+++ Data +++

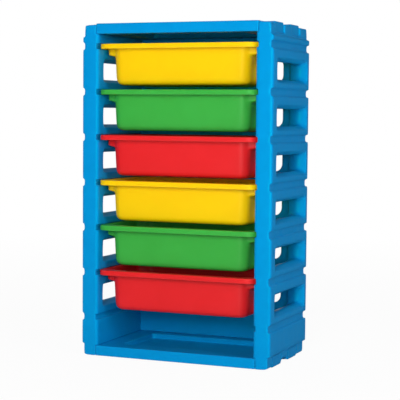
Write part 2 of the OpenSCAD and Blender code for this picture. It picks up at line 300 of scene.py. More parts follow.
# %% Piece helper
def make_piece(name, points_mm, faces, node, body, material, levels):
    """Cage in millimetres to a smooth piece that replaces a node and rides on a body."""
    mesh = bpy.data.meshes.new(name)
    mesh.from_pydata((np.asarray(points_mm) * MM).tolist(), [], [list(f) for f in faces])
    mesh.validate()
    mesh.materials.append(material)
    cage = bmesh.new()
    cage.from_mesh(mesh)
    bmesh.ops.recalc_face_normals(cage, faces=cage.faces)
    for face in cage.faces:
        face.smooth = True
    open_edges = sum(1 for e in cage.edges if len(e.link_faces) != 2)
    cage.to_mesh(mesh)
    cage.free()
    piece = bpy.data.objects.new(name, mesh)
    bpy.context.scene.collection.objects.link(piece)
    smooth = piece.modifiers.new("smooth", "SUBSURF")
    smooth.levels = smooth.render_levels = levels
    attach(piece, body)
    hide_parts(node)
    print(f"{name}: {len(mesh.polygons)} cage faces, {open_edges} open edges")
    return piece


# %% [markdown]
# ## A lattice of cells
#
# A side panel is a block with slots and windows cut along its three axes. Such a form is
# quick to write as a lattice: a list of stops along each axis, and for each cell between
# the stops whether there is plastic in it. Every face between a full and an empty cell
# becomes a quad of the cage. Stops that stand close beside an edge keep its rounding
# small. The lattice's points can then be shifted, to flare a window or taper a tongue.

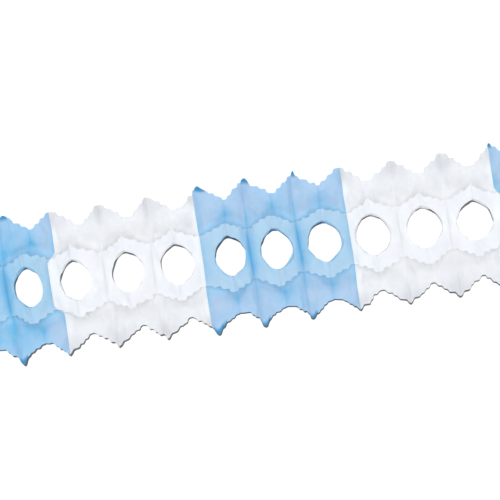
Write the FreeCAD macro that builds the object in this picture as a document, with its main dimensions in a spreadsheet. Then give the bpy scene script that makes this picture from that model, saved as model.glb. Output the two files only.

+++

# [Directions for this task]
Print the listing above in its entirety, with every line exact.

# [Correct output]
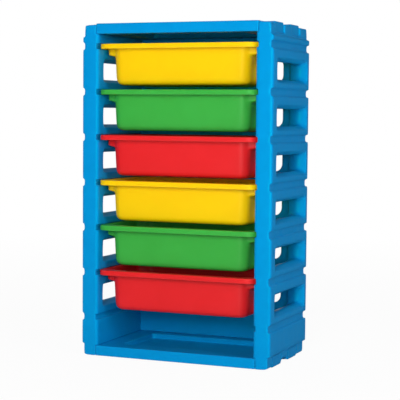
Write part 2 of the OpenSCAD and Blender code for this picture. It picks up at line 300 of scene.py. More parts follow.
# %% Piece helper
def make_piece(name, points_mm, faces, node, body, material, levels):
    """Cage in millimetres to a smooth piece that replaces a node and rides on a body."""
    mesh = bpy.data.meshes.new(name)
    mesh.from_pydata((np.asarray(points_mm) * MM).tolist(), [], [list(f) for f in faces])
    mesh.validate()
    mesh.materials.append(material)
    cage = bmesh.new()
    cage.from_mesh(mesh)
    bmesh.ops.recalc_face_normals(cage, faces=cage.faces)
    for face in cage.faces:
        face.smooth = True
    open_edges = sum(1 for e in cage.edges if len(e.link_faces) != 2)
    cage.to_mesh(mesh)
    cage.free()
    piece = bpy.data.objects.new(name, mesh)
    bpy.context.scene.collection.objects.link(piece)
    smooth = piece.modifiers.new("smooth", "SUBSURF")
    smooth.levels = smooth.render_levels = levels
    attach(piece, body)
    hide_parts(node)
    print(f"{name}: {len(mesh.polygons)} cage faces, {open_edges} open edges")
    return piece


# %% [markdown]
# ## A lattice of cells
#
# A side panel is a block with slots and windows cut along its three axes. Such a form is
# quick to write as a lattice: a list of stops along each axis, and for each cell between
# the stops whether there is plastic in it. Every face between a full and an empty cell
# becomes a quad of the cage. Stops that stand close beside an edge keep its rounding
# small. The lattice's points can then be shifted, to flare a window or taper a tongue.

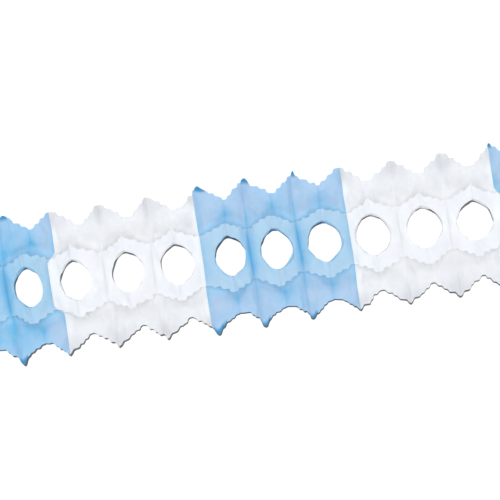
Write the FreeCAD macro that builds the object in this picture as a document, with its main dimensions in a spreadsheet. Then give the bpy scene script that makes this picture from that model, saved as model.glb. Output the two files only.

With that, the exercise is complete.